In [None]:
import cml.data_v1 as cmldata

import configparser
import uuid
import os
from typing import Dict
from pyspark.sql.functions import to_date, col
from pyspark import SparkConf
from pyspark.sql import SparkSession, DataFrameWriter
from pyspark.sql.functions import udf
from pyspark.sql.types import StructType, StructField, IntegerType, DateType, StringType
from pyspark.sql import functions as F
from pyspark.sql.window import Window
from datetime import datetime, timedelta, date
from pyspark.sql.functions import col, ceil, when
import pandas as pd

# Sample in-code customization of spark configurations
#from pyspark import SparkContext
#SparkContext.setSystemProperty('spark.executor.cores', '1')
#SparkContext.setSystemProperty('spark.executor.memory', '2g')

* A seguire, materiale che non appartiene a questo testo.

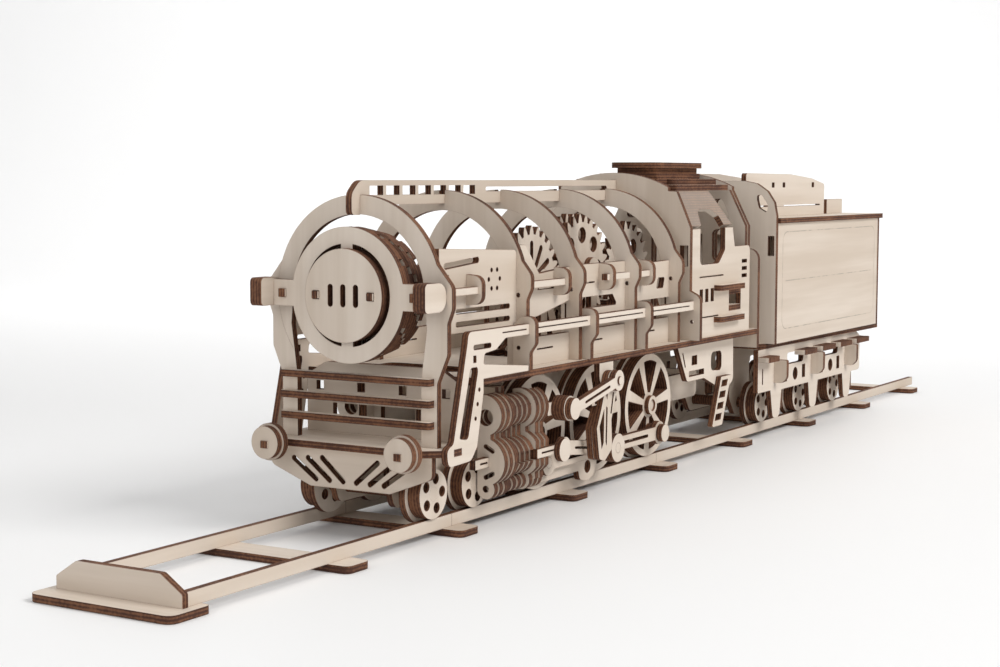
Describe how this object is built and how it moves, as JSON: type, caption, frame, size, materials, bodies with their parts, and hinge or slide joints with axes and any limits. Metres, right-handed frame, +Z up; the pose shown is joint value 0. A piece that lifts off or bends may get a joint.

CONNECTION_NAME = "pdnd-prod-dl-1"
conn = cmldata.get_connection(CONNECTION_NAME)
spark = conn.get_spark_session()

# Sample usage to run query through spark
EXAMPLE_SQL_QUERY = "show databases"
spark.sql(EXAMPLE_SQL_QUERY).show()

In [None]:
df_gold = spark.sql( """   
                       SELECT  requestid,
                               iun,
                               geokey,
                               accettazione_recapitista_con018_data
                       FROM send.gold_postalizzazione_analytics
                       WHERE accettazione_recapitista_con018_data IS NOT NULL
                       AND senderpaid = "53b40136-65f2-424b-acfb-7fae17e35c60" """   
                    ) 

In [None]:
df_gold.count()

In [None]:
df_gold.createOrReplaceTempView("DF_GOLD")

In [None]:
print(df_gold.head())

In [None]:
#Definire lo schema per il nuovo df di spark che comprende i lotti e regioni associati 
schema = StructType([
    StructField("CAP", StringType(), True), 
    StructField("Regione", StringType(), True)
])

In [None]:
df_cap_regione = spark.read.csv("CAP-Regione.csv", header= True, sep= ";", schema = schema)

In [None]:
df_cap_regione = df_cap_regione.dropDuplicates()

In [None]:
df_cap_regione.count()

In [None]:
df_cap_regione.createOrReplaceTempView("DF_CAP_REGIONE")

In [None]:
print(df_cap_regione)

# Calcolo delle numeriche per regioni e numeriche totali di affidi con con018 <> null

In [None]:
result = spark.sql("""SELECT r.Regione,
                    MONTH(g.accettazione_recapitista_con018_data) AS mese_accettazione,
                    YEAR(g.accettazione_recapitista_con018_data) AS anno_accettazione,
                    COUNT(g.requestid) AS totale_affidi
                    FROM DF_GOLD g JOIN DF_CAP_REGIONE r ON (g.geokey = r.CAP)
                    GROUP BY r.Regione, MONTH(g.accettazione_recapitista_con018_data), YEAR(g.accettazione_recapitista_con018_data) """)

In [None]:
result.count()

# Prova 2 esportare il risultato in tabella

In [None]:
result.createOrReplaceTempView("DF_OUTPUT")

In [None]:
 spark.sql("""SELECT * FROM DF_OUTPUT""").writeTo("send_dev.inps_territori")\
                .using("iceberg")\
                .tableProperty("format-version","2")\
                .tableProperty("engine.hive.enabled","true")\
                .createOrReplace()
#print(datetime.now()-start)